By ensuring that monitoring and automation are in place, you can maintain a smooth-running system post-migration. Regular performance and cost evaluations, as well as ongoing query and data quality improvements, will help keep your OpenSearch cluster optimized.
Through this structured process—starting with clear migration priorities, validating configurations via a PoC, training your team, and finally executing a carefully monitored migration—you can ensure a successful transition from Solr to OpenSearch with minimal disruption and maximum long-term benefits.
Terminology Comparison
Solr Term | OpenSearch Term | Comment |
---|---|---|
Collection | Index | Both represent a set of documents to be searched. Solr’s Collection is equivalent to an Index in OpenSearch. |
Schema | Mapping | Both define the structure of documents. Solr uses a Schema, while OpenSearch uses Mapping to manage field types and document structure. |
FieldType | Analyzer (and more) | Solr’s FieldType defines both data types and how fields are analyzed. OpenSearch’s Analyzer only handles text analysis. |
DynamicField | Dynamic Mapping | Solr’s DynamicField and OpenSearch’s Dynamic Mapping both apply rules automatically to new fields that are not explicitly defined. |
Query (Standard Syntax) | Query DSL (JSON-based) | Solr uses a standard syntax for queries, while OpenSearch uses a Query DSL, which is more flexible and expressed in JSON. |
Schema and Query Translation: Key Differences
While Solr and OpenSearch both leverage Lucene, the two platforms handle schemas and queries differently, which presents challenges during migration.
Schema Translation
Solr uses a global schema for each collection, which simplifies management but can lead to limitations when different documents require varied settings. OpenSearch, on the other hand, employs index-based mappings, offering flexibility in handling diverse data types across multiple indices.
Query Translation
OpenSearch and Solr differ significantly in their querying approaches, but OpenSearch provides a wide range of powerful options, which you can explore in its API reference. For instance, the simple_query_string query has a syntax similar to Solr’s, making it an easy starting point for users less familiar with OpenSearch’s DSL. In many cases, it can perform well and simplify the migration process.

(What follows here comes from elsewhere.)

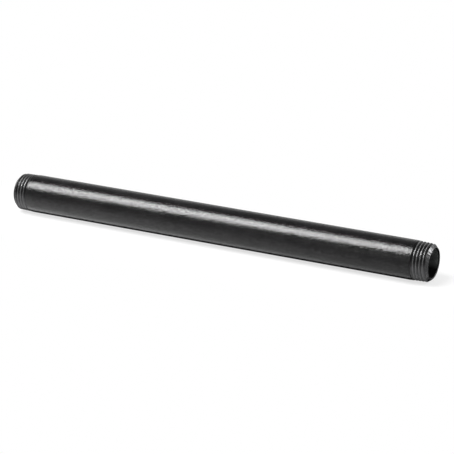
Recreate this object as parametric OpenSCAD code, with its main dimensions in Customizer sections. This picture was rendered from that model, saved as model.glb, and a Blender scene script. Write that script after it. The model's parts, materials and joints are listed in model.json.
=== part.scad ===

That said, we’ve observed with one of our customers that using simple_query_string in OpenSearch is not exactly the same as in Solr. While it may seem similar at first glance, there are key differences in behavior, such as handling term-specific boosts.
Here’s an example of where these differences come into play:
In Solr, you can easily boost individual terms in a multi-term query using the caret (^) symbol. But in OpenSearch’s simple_query_string, this functionality is not fully supported, and queries relying on heavy term-specific boosting may need more advanced solutions like the bool query.
Solr Query with Term-Specific Boosting:
q=title:(OpenSearch^2 AWS) OR description:(search engine)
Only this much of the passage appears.